Evaluating your current situation
Assess your existing EDI environment honestly. How much time does your team spend on EDI maintenance? What are your total costs, including software, infrastructure, staff time, and consultant fees?
Consider your growth plans and how EDI fits into your strategy. Will you add many new retail partners? Are you planning system upgrades or replacements that might impact EDI integration?
Cost-benefit analysis framework
Create a comprehensive cost comparison, looking beyond obvious expenses. Traditional systems have hidden costs in staff time, troubleshooting, updates, and opportunity costs from slow partner onboarding.
Modern platforms clearly show subscription costs but may offer better total cost of ownership through reduced implementation time, lower maintenance requirements, and faster partner activation. Calculate costs over 3-5 years for accurate comparison.
The migration question
If you’re currently using traditional EDI, migration to a modern platform requires careful planning. You can’t simply flip a switch; trading partner relationships must transfer smoothly without disrupting business operations.
Many modern providers offer migration services and work with your existing partners to ensure continuity. The migration effort typically pays for itself within 12-24 months through reduced ongoing costs and improved efficiency.
Testing and validation considerations
Both traditional and modern solutions require thorough testing before going live with trading partners. However, modern platforms often include testing environments and validation tools that simplify this process significantly.
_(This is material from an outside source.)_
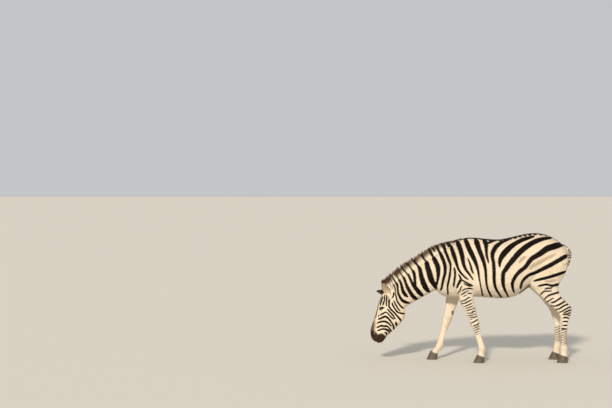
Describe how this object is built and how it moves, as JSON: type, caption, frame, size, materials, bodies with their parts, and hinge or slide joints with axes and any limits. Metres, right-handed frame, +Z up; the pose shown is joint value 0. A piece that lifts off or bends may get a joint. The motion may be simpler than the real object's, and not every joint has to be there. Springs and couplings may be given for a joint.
{
  "type": "plains zebra",
  "caption": "Life-size still model of a striped plains zebra walking with its head lowered to graze.",
  "frame": {"origin": "on the ground, under the middle of the model's box", "axes": "+Z up, the head at -X, the animal's left side towards -Y"},
  "size_m": [2.1256, 0.5418, 1.35],
  "materials": {
    "coat": "short flat hair, striped dark on cream",
    "long_hair": "coarse upright hair, dark with brown tips",
    "horn": "ringed horn, dull",
    "eye": "wet dark brown"
  },
  "bodies": {
    "root": {"trunk": "coat", "neck": "coat", "head": "coat", "ear_left": "coat", "ear_right": "coat", "foreleg_left": "coat", "foreleg_right": "coat", "hindleg_left": "coat", "hindleg_right": "coat", "tail": "coat", "mane": "long_hair", "tail_tuft": "long_hair", "hoof_fore_left": "horn", "hoof_fore_right": "horn", "hoof_hind_left": "horn", "hoof_hind_right": "horn", "eye_left": "eye", "eye_right": "eye"}
  },
  "joints": []
}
Automated compliance checking catches errors before they reach trading partners, reducing chargebacks and relationship friction. These built-in quality controls represent a significant advantage over traditional systems, where validation is often manual.
Making your decision
The choice between traditional and modern EDI depends on your specific circumstances, but the trend clearly favors modern platforms. Unless you have compelling reasons to maintain legacy systems, cloud-based solutions offer superior value for most organizations.
Start by evaluating providers that serve your industry and support your key trading partners. Request demos, ask about implementation timelines, and compare total cost of ownership rather than just subscription prices.
Future-proofing your EDI strategy
EDI continues evolving with emerging technologies like artificial intelligence, blockchain, and real-time data exchange. Modern platforms integrate these innovations as they mature, keeping you current without requiring system overhauls.
Traditional systems often can’t adopt new capabilities without significant rework or replacement. Choosing a modern platform today positions you to leverage future innovations without starting from scratch.
Taking action
Whether you’re implementing EDI for the first time or reconsidering your current approach, understanding the traditional versus modern landscape helps you make informed decisions. Modern solutions have lowered barriers to entry while improving capabilities, making EDI accessible to businesses of all sizes.
Evaluate your options carefully, considering not just today’s needs but where your business will be in three to five years. The right EDI solution becomes a strategic asset that enables growth rather than a technical burden that constrains it.
Your EDI strategy impacts customer relationships, operational efficiency, and competitive positioning. Choose the approach that aligns with your business goals and sets you up for long-term success in an increasingly connected supply chain ecosystem.